Clemantine lived in such camps until she was 12. She says she can't imagine what it would be like to live in a camp as an adult: to have had a full life in one's country of origin, and then be thrown into a stark refugee camp among legions of strangers.

Probably the best-known refugee crisis in the world right now is happening in the Middle East, where more than 2.5 million Syrians registered by the U.N. have fled to neighboring countries such as Lebanon, Turkey, Jordan and Iraq. But there are also huge refugee situations in Central Africa Republic, South Sudan, Mali and Democratic Republic of Congo.

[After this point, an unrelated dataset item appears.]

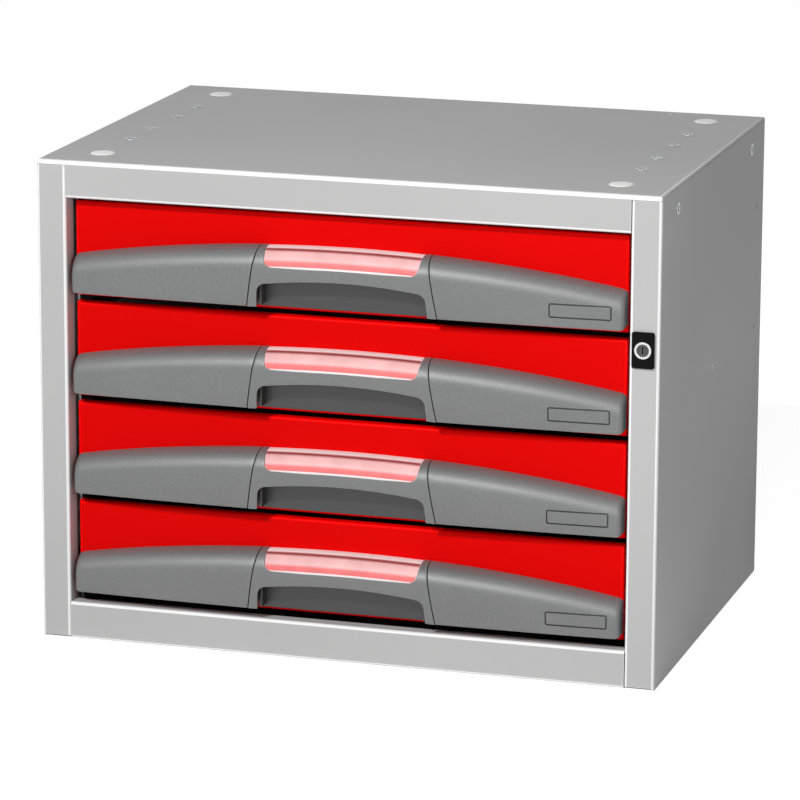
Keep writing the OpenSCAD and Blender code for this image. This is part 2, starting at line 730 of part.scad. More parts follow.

Waraiya says that the most important thing people should understand about all of those refugees is not what country they have left, but just to remember that they are all humans who have been displaced. "These are brave minds, incredible people who led a normal life, who were citizens of their country, who believed that their country would protect them, who voted for people to protect them, and the next thing you know, they're not protected, they're leaving a country that mistreated them."

There has been some media coverage in the U.S. on the 20th anniversary of the Rwandan genocide. But while for most of us it's a tragedy that can't really be fathomed, for Clemantine Wamariya it's a searing experience that she can never forget.

"Twenty years is nothing when you look around and you realize that your family members were killed and will never come back — and no punishment will ever bring them back. Twenty years is nothing when you wake up and have nightmares of being transported back to the same location. Twenty years is nothing when people look at you and ask you where you're from, and you tell them and they immediately connect it only to a word. A word like genocide. Behind the word genocide is so much pain, so much loss, and so much confusion, so for me, I'll say 20 years is nothing."

Clemantine Wamariya speaks at the Florida Holocaust Museum on Wednesday, April 30 from 6:30-8:00 p.m.